I made to move outside and separate them just as another rider—seemingly the only sane one in the bunch—did the same, shouting, “Are you all crazy? We have to stop this!” Turning my head for the merest of seconds to plot a course through the aisle of the melee within the bus to get to the melee outside the bus, I saw a shock of dirty blonde hair bolt in front of the bus and run into traffic. The woman had managed to get out from under Shawnda and was attempting to escape. Quicker than I could understand what was going on, the woman had gotten a speeding Mercedes to stop and allow her inside the car, no doubt with a lie about being attacked. Shawnda hopped back on the bus to a wild ruckus of reenactments of her struggle. Running a hand over her mussed hair, she got on the speaker and told everyone “Allright ya’ll, sorry about that there trouble, was sure nothing that happens all the time here on Greyhound. I told ya’ll no smokin’ and I mean it. I may be small, but I am one tough bitch! Enjoy the rest of ya’ll ride and thank you for ridin’ Greyhound.”

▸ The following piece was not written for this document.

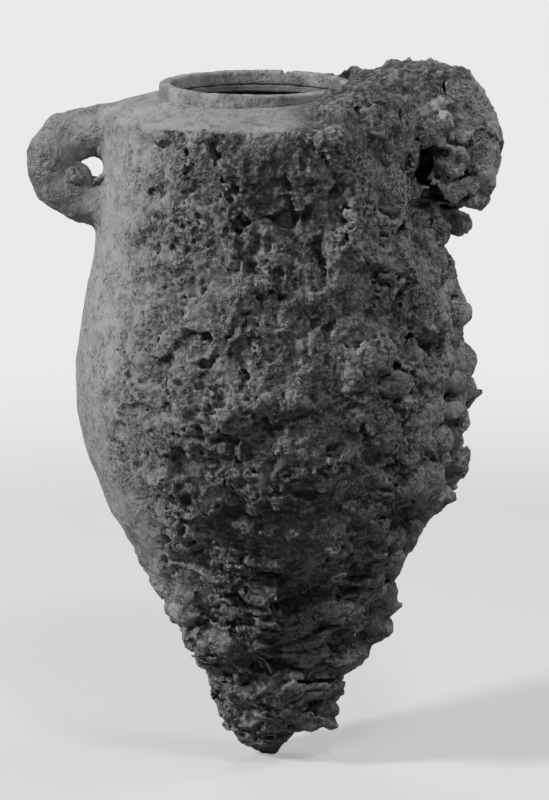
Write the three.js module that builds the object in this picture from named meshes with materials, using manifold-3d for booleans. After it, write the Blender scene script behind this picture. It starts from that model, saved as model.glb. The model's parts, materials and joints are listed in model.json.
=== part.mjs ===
// A sharp-shouldered transport jar of fired clay, raised from the sea with the lime crust that grew on it.
// Millimetres, +Z up. The origin is the lowest point of the foot, on the jar's axis. The front is -Y, and
// the two ears stand out along -X (nearly clean) and +X (buried in crust). Angles run from the front
// towards +X.
import * as THREE from "three";
import { mergeVertices } from "three/addons/utils/BufferGeometryUtils.js";
import Module from "manifold-3d";

// Driving sizes.
// Heights of the clay are measured from the clay tip, which stands FOOT_CRUST_UNDER above the origin.
const FOOT_CRUST_UNDER = 13;
const WALL_THICKNESS = 9;
// Each rise is the height of one station of the wall above the station under it.
const TIP_RADIUS = 9;
const FOOT_RISE = 42;
const FOOT_RADIUS = 24;
const CONE_RISE = 80;
const CONE_RADIUS = 68;
const HIP_RISE = 84;
const HIP_RADIUS = 118;
const BELLY_RISE = 79;
const BELLY_RADIUS = 134.5;
const WAIST_RISE = 135;
const WAIST_RADIUS = 113.5;
const SHOULDER_RISE = 51;
const SHOULDER_RADIUS = 112;

const SHOULDER_THICKNESS = 8;
const SHOULDER_LIP = 1.6; // how far the carinated edge stands past the wall
const SHOULDER_SEAT = 6; // how far its flat underside reaches inside the wall
const SHOULDER_LEDGE = 1; // how far its top stands out past the rim
const COLLAR_RISE = 12.5; // from the carinated edge up to the foot of the rim
const RIM_OUTER_RADIUS = 72.5;
const RIM_WIDTH = 9;
const RIM_HEIGHT = 7.2;
const RIM_ROUNDING = 1.8;
const RIM_CHIP_ANGLE = 163;
const RIM_CHIP_WIDTH = 7;
const RIM_CHIP_DEPTH = 3;
const LID_SPACE_HEIGHT = 80;

// The wall was thrown in three sections and luted together this far above the cone and the belly stations.
const LOWER_LUTE_RISE = 18;
const UPPER_LUTE_RISE = 15;

const TOE_PLUG_HEIGHT = 46; // the solid clay that closes the bottom of the thrown wall
const TOE_SPIGOT_HEIGHT = 12;
const TOE_SPIGOT_RADIUS = 12;

const HANDLE_ROD_RADIUS = 15;
const HANDLE_GAP_DEPTH = 28; // the open loop, from the wall to the inside of the rod
const HANDLE_GAP_HEIGHT = 19;
const HANDLE_DROP = 1; // from the carinated edge down to the top of the upper arm
// The line that the rod follows: shares of its reach out from the wall, and of the loop's height above its
// middle. Both of its ends stand in the wall.
const HANDLE_LINE = [
  [0, 0.52],
  [0.4, 0.52],
  [0.93, 0.3],
  [0.975, -0.16],
  [0.45, -0.5],
  [0, -0.62],
];

const CLEARANCE = 0.3; // between pieces that touch on the real jar

// Crust thickness over the clay, by angle (degrees) and by a factor that changes with height.
const CRUST_BY_ANGLE = [
  [-125, 5],
  [-62, 5],
  [-30, 6],
  [0, 8],
  [35, 13],
  [68, 22],
  [100, 24],
  [145, 15],
  [190, 9],
  [235, 5],
];
const CRUST_BY_HEIGHT = [
  [20, 1.35],
  [90, 1.4],
  [180, 1.2],
  [290, 1.0],
  [400, 0.85],
  [480, 0.8],
];
const CRUST_RELIEF = 0.16; // how much the plates swell and sink, as a share of their own thickness
// Two waves whose product swells the plates: how many go round the jar, and how fast each climbs, in
// millimetres a radian.
const CRUST_SWELLS = { round: [9, 4], climb: [23, 19] };
// The cracks between plates: how far they wander up or down, how many degrees to the side for each of those
// millimetres, how many waves go round the jar, and how fast the upright ones climb, in millimetres a
// radian.
const CRACKS = { wander: 5, sidewaysShare: 0.5, round: 5, roundUnder: 6, climb: 17 };
// The crust's bands, by the heights of the cracks between them.
const FOOT_CRACK = 38;
const LOWER_CRACK_RISE = 23; // above the cone station
const UPPER_CRACK_RISE = 30; // above the belly station
const SHOULDER_CRACK_DROP = 2; // below the shoulder
const CRUST_COLUMNS = {
  left: [-125, -62],
  front_left: [-62, -6],
  front: [-6, 50],
  right: [50, 112],
  back_right: [112, 175],
  back: [175, 235],
};
const BARE_BANDS_OF_LEFT = ["waist"]; // the left flank keeps only a lime film above the belly
const PLATE_STEPS = 5;
const PLATE_FITS = 4; // rounds in which a point of a plate settles between its wandering cracks

// The foot's crust: facets, and how wide its underside is and how soon it is full, as shares.
const FOOT_CRUST = { steps: 20, rows: 6, underside: 0.3, fullAt: 0.625 };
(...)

I couldn’t be sure where I might end up, when i might get there, or if the glint of Shawnda’s smoked yellow pupil gleaming in my general direction in the large rectangular rearview mirror suspended over the driver’s seat was real or a trick of the light, but what I could be sure of was that I had made it home, for good or ill.











I took the greyhound from LA to New York non-stop, a few years ago. It was quite a trip but wished I stopped and Couchsurfed at every major city along the way.
Couchsurfing every city…that would, in a sense, have been a completely different trip, to say the least. A great one, but altogether a rarer monster. The mere suggestion that one would have to get off the bus and leave the station only to come back again–willingly–again and again, seems something Sisyphean. I’m not sure which is more gutsy.
I did NYC to LA in 2012 – 3 and half days non-stop. I`m British and it was a gas!
You are truly a traveler amongst tourists.